STOCK OPTION AGREEMENT  

        This Agreement ("Agreement") is entered into as
of                        (the "Grant
Date") by and between Iggys House, Inc. a Delaware corporation (the "Company"),
and                         ("Consultant"). 

RECITALS  

        For good and valuable consideration, receipt of which is hereby acknowledged, the parties agree as follows: 

        1.    Grant of Option.    The Company hereby grants the Consultant an option to purchase            
(            ) Shares, upon the terms and conditions set forth in this Agreement. As used herein, "Shares" means shares of common stock of the
Company. 

        2.    Exercise Price; Vesting.    Subject to Section 4, the exercise price of the Shares covered by this Option
shall be $            per Share. 

        3.    Vesting.    On the date of grant, this Option shall be fully vested. 

        4.    Adjustments to Option.    If, from time to time, the Company engages in any stock split or stock dividend of its
common stock, or the outstanding Shares subject to this Option are changed into or exchanged for a different number or kind of shares of the Company or other securities of the Company by reason of a
merger, consolidation, recapitalization, reclassification, combination of shares, or other corporate event, the Board of Directors of the Company (the
"Board") shall make, as appropriate and equitable,
an adjustment in the number and kind of shares and/or the amount of consideration as to which or for which, as the case may be, this Option, or portions thereof then unexercised, shall be exercisable.
Any such adjustment made by the Board shall be final and binding upon the Consultant, the Company and all other interested persons. 

        5.    Expiration of Option.    This Option shall expire, and Consultant may not exercise this Option to any extent,
after the first to occur of the following events: (i) the tenth anniversary of the Grant Date; or (ii) if the Board so determines, the consummation of a Change of Control (provided,
however, that the Company will give the Consultant at least ten days prior notice of such Change of Control, or if such notice is not practicable, advance notice as early as is practicable). As used
herein, "Change of Control" means (i) a bona fide transfer or series of related transfers of
Shares (by any means, including by any merger, consolidation or sale of Shares) to any person (or any group or syndicate) that is not an affiliate of the Company in which, or as a result of which,
such person (or group or syndicate) obtains the direct or indirect right to elect a majority of the board of directors of the Company; or (ii) a sale of all or substantially all of the assets
of the Company to any person (or any group or syndicate) that is not an affiliate of the Company. As used herein, an "affiliate" of a specified person
means a person that directly, or indirectly through one or more intermediaries, controls or is controlled by, or is under common control with, the specified person. 

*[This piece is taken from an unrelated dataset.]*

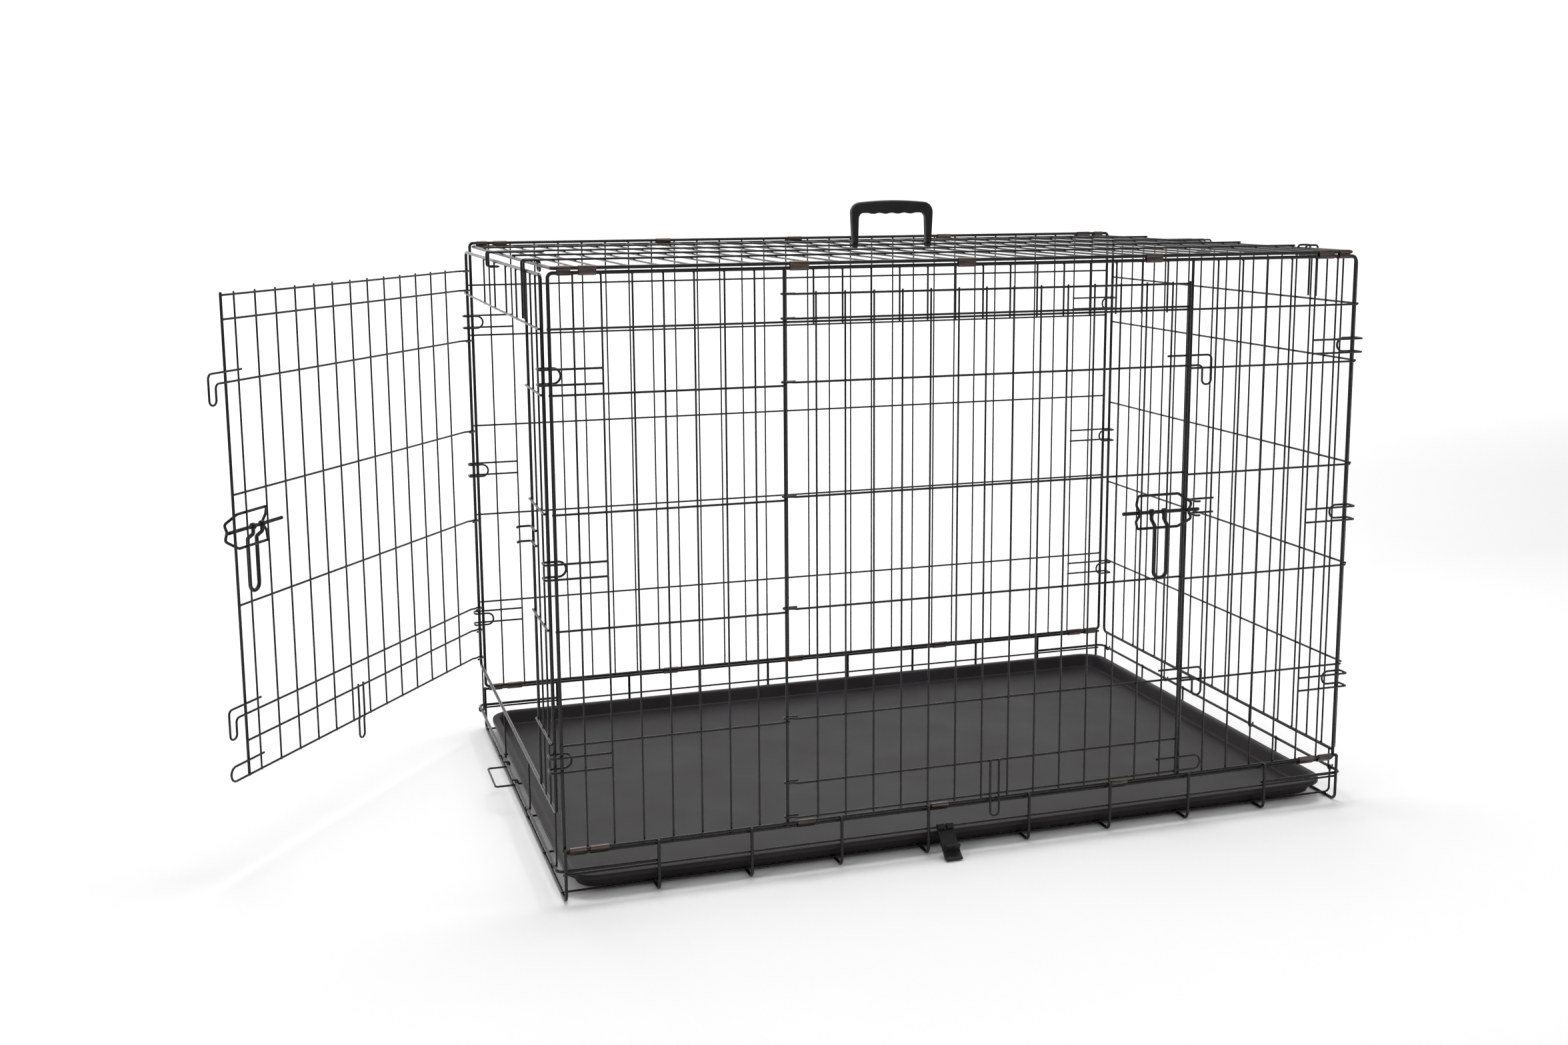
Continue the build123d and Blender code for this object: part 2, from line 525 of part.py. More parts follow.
body = tray(0, PAN_BOTTOM, PAN_RIM_Z) - tray(PAN_SHEET, PAN_BOTTOM + PAN_SHEET, PAN_RIM_Z)
rim_outer = RectangleRounded(2 * PAN_X, 2 * PAN_Y, PAN_CORNER + PAN_RIM)
rim_inner = RectangleRounded(2 * (PAN_X - PAN_RIM) - 1, 2 * (PAN_Y - PAN_RIM) - 1, PAN_CORNER - 0.5)
lip_inner = RectangleRounded(2 * (PAN_X - PAN_SHEET), 2 * (PAN_Y - PAN_SHEET),
                             PAN_CORNER + PAN_RIM - PAN_SHEET)
rim = extrude(Plane.XY.offset(PAN_RIM_Z - PAN_SHEET) * (rim_outer - rim_inner), amount=PAN_SHEET)
lip = extrude(Plane.XY.offset(PAN_RIM_Z - 6.0) * (rim_outer - lip_inner), amount=6.0)
add("pan", (body + rim + lip).solids())

STOP_RING = BASE_R + RUNNING + CROSS_R
stop_low = END_RAIL_Z - STOP_RING
stop_high = END_RAIL_Z + STOP_RING
stop_inside = -END_RAIL_X + STOP_RING
STOP_OUT_X = -570.0
STOP_TIP_X = -548.0
STOP_Y = [-21.0, 57.0]
stop_path = [(STOP_TIP_X, STOP_Y[0], stop_high), (stop_inside, STOP_Y[0], stop_high),
             (stop_inside, STOP_Y[0], stop_low), (STOP_OUT_X, STOP_Y[0], stop_low),
             (STOP_OUT_X, STOP_Y[1], stop_low), (stop_inside, STOP_Y[1], stop_low),
             (stop_inside, STOP_Y[1], stop_high), (STOP_TIP_X, STOP_Y[1], stop_high)]
add("pan_stop", wire(stop_path, CROSS_R, STOP_RING))


# ---- carrying handle ----------------------------------------------------------------------
HANDLE_X = 37.9
HANDLE_Y = TOP_LONG_Y[2]
HANDLE_HALF = 56.5           # from the middle to an eye
HANDLE_LEG = 8.0             # width of a leg at its eye
HANDLE_OUT = 63.5            # half width over the bow
HANDLE_IN = 51.0             # half width of the hand hole
HANDLE_TOP = 820.0
HANDLE_SHOULDER = 815.5      # height of the bow's outer corners
HANDLE_UNDER = 801.5         # underside of the grip
HANDLE_DEEP = 13.0
HANDLE_CORNERS = (13.0, 8.0) # outer and inner
BUMP_X = [-28.5, -9.5, 9.5, 28.5]
BUMP_R = 8.0
BUMP_Z = 808.0
EYE_R = 4.6
arch = Plane((HANDLE_X, HANDLE_Y + HANDLE_DEEP / 2, 0), x_dir=(1, 0, 0), z_dir=(0, -1, 0))
leg_half = HANDLE_LEG / 2
right_half = [(0, HANDLE_TOP), (HANDLE_OUT, HANDLE_SHOULDER), (HANDLE_OUT, 790.0),
              (HANDLE_HALF + leg_half, TOP_LONG_Z), (HANDLE_HALF - leg_half, TOP_LONG_Z),
              (HANDLE_IN, 790.0), (HANDLE_IN, HANDLE_UNDER)]
left_half = [(-x, z) for x, z in reversed(right_half[1:])]
bow = make_face(Polyline(*right_half, *left_half, close=True))
bow_solid = extrude(arch * bow, amount=HANDLE_DEEP)
for level, radius in zip((HANDLE_SHOULDER, HANDLE_UNDER), HANDLE_CORNERS):
    corners = bow_solid.edges().filter_by(Axis.Y).filter_by_position(Axis.Z, level - 0.1, level + 0.1)
    bow_solid = fillet(corners, radius)
for x in BUMP_X:
    bump = Cylinder(BUMP_R, HANDLE_DEEP - 3.0, rotation=(90, 0, 0))
    bow_solid += bump.moved(Location((HANDLE_X + x, HANDLE_Y, BUMP_Z)))
for side in (-1, 1):
    eye_at = Location((HANDLE_X + side * HANDLE_HALF, HANDLE_Y, TOP_LONG_Z))
    trim = Box(2 * leg_half + 2, HANDLE_DEEP + 2, 9.0)
    bow_solid -= trim.moved(eye_at)
    bow_solid += Cylinder(EYE_R, 2 * leg_half, rotation=(0, 90, 0)).moved(eye_at)
    bow_solid -= Cylinder(CROSS_R + RUNNING, 4 * leg_half, rotation=(0, 90, 0)).moved(eye_at)
add("carry_handle", bow_solid.solids())


# ---- carry latch on the front of the base -------------------------------------------------
LATCH_X = (-57.0, -35.0)
LATCH_KNUCKLES = [(-57.0, -47.5), (-45.0, -35.0)]
LATCH_RING = 4.2
ring_at = (-MID_RAIL_Y, MID_RAIL_Z)
side_view = Plane((LATCH_X[0], 0, 0), x_dir=(0, 1, 0), z_dir=(1, 0, 0))
plate = make_face(Polyline((-350.5, 31.5), (-353.6, 29.4), (-378.5, 5.5), (-383.0, 5.0), (-383.0, 1.0),
                           (-374.5, 1.0), (-367.5, 9.5), (-352.0, 24.5), (-347.5, 30.5), close=True))
tab = make_face(Polyline((-369.0, 15.0), (-375.0, 20.5), (-378.0, 18.5), (-373.5, 10.0), close=True))
latch = extrude(side_view * (plate + tab), amount=LATCH_X[1] - LATCH_X[0])
for x_from, x_to in LATCH_KNUCKLES:
    knuckle = Plane((x_from, ring_at[0], ring_at[1]), z_dir=(1, 0, 0)) * Circle(LATCH_RING)
    latch += extrude(knuckle, amount=x_to - x_from)
bore = Plane((LATCH_X[0] - 5, ring_at[0], ring_at[1]), z_dir=(1, 0, 0)) * Circle(CROSS_R + RUNNING)
latch -= extrude(bore, amount=40.0)
gap_from, gap_to = LATCH_KNUCKLES[0][1], LATCH_KNUCKLES[1][0]
gap_at = Location(((gap_from + gap_to) / 2, ring_at[0], ring_at[1] + 1.0))
latch -= Box(gap_to - gap_from, 14.0, 12.0).moved(gap_at)
add("carry_latch", latch.solids())


os.makedirs("parts", exist_ok=True)
for name, solids in nodes.items():
    export_step(Compound(solids), "parts/" + name + ".step")
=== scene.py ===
import bpy
import bmesh
import json
from math import cos, hypot, pi, radians, sin, tan
from mathutils import Matrix, Vector


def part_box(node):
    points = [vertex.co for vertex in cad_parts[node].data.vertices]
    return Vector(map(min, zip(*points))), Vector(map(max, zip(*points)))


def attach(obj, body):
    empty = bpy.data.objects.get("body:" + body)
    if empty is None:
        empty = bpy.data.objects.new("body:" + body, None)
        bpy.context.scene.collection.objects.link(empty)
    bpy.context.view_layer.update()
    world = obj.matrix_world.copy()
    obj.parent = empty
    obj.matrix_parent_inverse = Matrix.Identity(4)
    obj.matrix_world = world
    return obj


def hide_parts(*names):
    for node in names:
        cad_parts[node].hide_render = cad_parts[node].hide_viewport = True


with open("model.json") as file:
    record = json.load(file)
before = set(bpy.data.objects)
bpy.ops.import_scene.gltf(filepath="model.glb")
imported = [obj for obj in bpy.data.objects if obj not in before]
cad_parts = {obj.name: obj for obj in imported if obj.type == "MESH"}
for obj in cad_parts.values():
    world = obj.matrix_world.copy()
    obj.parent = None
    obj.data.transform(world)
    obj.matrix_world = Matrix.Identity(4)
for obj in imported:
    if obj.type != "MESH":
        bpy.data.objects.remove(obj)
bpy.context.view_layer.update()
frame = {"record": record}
MM = 0.001

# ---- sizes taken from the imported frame, in millimetres ----------------------------------------
joints = {j["name"]: j for j in frame["record"]["behaviour"]["joints"]}


def box_mm(node):
    low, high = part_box(node)
    return [round(v * 1000, 3) for v in low], [round(v * 1000, 3) for v in high]


THIN, CROSS, FRAME, JAMB, BASE, GUIDE, BOLT, GRIP = 1.2, 1.4, 2.2, 1.8, 2.0, 1.8, 2.4, 2.5
front_low, front_high = box_mm("front_frame")
back_low, back_high = box_mm("back_frame")
top_high = box_mm("top_frame")[1]
end_low, end_high = box_mm("right_end_frame")
left_low = box_mm("left_end_frame")[0]
PANEL_X = front_high[0] - FRAME
PANEL_Y = back_high[1] - FRAME
FRONT_Z = front_low[2] + FRAME
BACK_Z = back_low[2] + FRAME
PANEL_H = front_high[2] - FRAME - FRONT_Z
END_X = end_high[0] - FRAME
END_Y = end_high[1] - FRAME
END_TOP = end_high[2] - FRAME
RIGHT_SILL = end_low[2] + FRAME
LEFT_SILL = left_low[2] + FRAME
TOP_Z = top_high[2] - FRAME
TOP_X = top_high[0] - FRAME
TOP_BACK_Y = top_high[1] - FRAME

OPEN_X = 254.5
PITCH = 36.3
MID_PITCH = 2 * OPEN_X / 14
JAMB_X = OPEN_X + PITCH
SIDE_X = [OPEN_X + PITCH * k for k in range(1, 7)] + [505.0]
LEVELS = [135.0, 273.2, 411.3, 549.5]
HEADER = 625.0
THIN_Y = PANEL_Y + FRAME - THIN
JAMB_Y = PANEL_Y + FRAME - JAMB
CROSS_Y = PANEL_Y + FRAME + CROSS
PAST = PANEL_X + 3.0
RAIL_Y = TOP_BACK_Y
RAIL_Z = 64.5
LOOP_Y = RAIL_Y + 2 * BASE
END_RAIL_X = abs(joints["right_end_fold"]["pos_m"][0]) * 1000
END_RAIL_Z = joints["right_end_fold"]["pos_m"][2] * 1000
LONG_Z = TOP_Z + FRAME + CROSS
EYE_CLEAR = 0.15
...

        6.    Limited Transferability.    This Option is not transferable except by will or the applicable laws of descent and
distribution. During the lifetime of Consultant, only Consultant (or Consultant's personal representative, in the event of Consultant's incapacity) may, subject to Section 5, exercise this
Option or any portion thereof. After the death of Consultant, this Option may, subject to Section 5, be exercised by Consultant's personal representative or any heir or legatee of Consultant to
whom this Option is transferred in accordance with Consultant's will or the applicable laws of descent and distribution. 

1

 

        7.    Partial Exercise.    This Option may be exercised in whole or in part at any time prior to the time when this
Option expires under Section 4, provided, however, that (i) any exercise shall be for
whole Shares only, and (ii) if an exercise of the entire Option then remaining would otherwise result in a fractional Share being issued, then the number of Shares issued shall be rounded down
to the closest whole number of Shares. 

        8.    Manner of Exercise.    This Option or any portion thereof may be exercised only by delivering to the Secretary
all of the following prior to the time when the Option expires under Section 5: 

        (a)   a
written notice signed by Consultant, or such other person who may then be entitled to exercise the Option or portion thereof, stating that the Option or portion
thereof is thereby exercised, such notice to be substantially in the form set forth as Schedule 1 hereto; 

        (b)   full
payment (in cash, check or a combination thereof) for the Shares with respect to which such Option or portion thereof is exercised; 

        (c)   if
the Option or portion thereof is being exercised pursuant to Section 6 by any person other than Consultant, appropriate proof of the right of such person to
exercise the Option. 

        9.    Conditions to Issuance of Shares Upon Exercise.    The Company shall not be required to issue any Shares upon
any exercise of this Option or any portion thereof prior to fulfillment of all of the following conditions: 

        (a)   obtaining
the approval or other clearance from any governmental authority that the Company, in its reasonable discretion, determines to be necessary or advisable; and 

        (b)   the
lapse of such reasonable period of time following the exercise of the Option as the Company may determine for reasons of administrative convenience. 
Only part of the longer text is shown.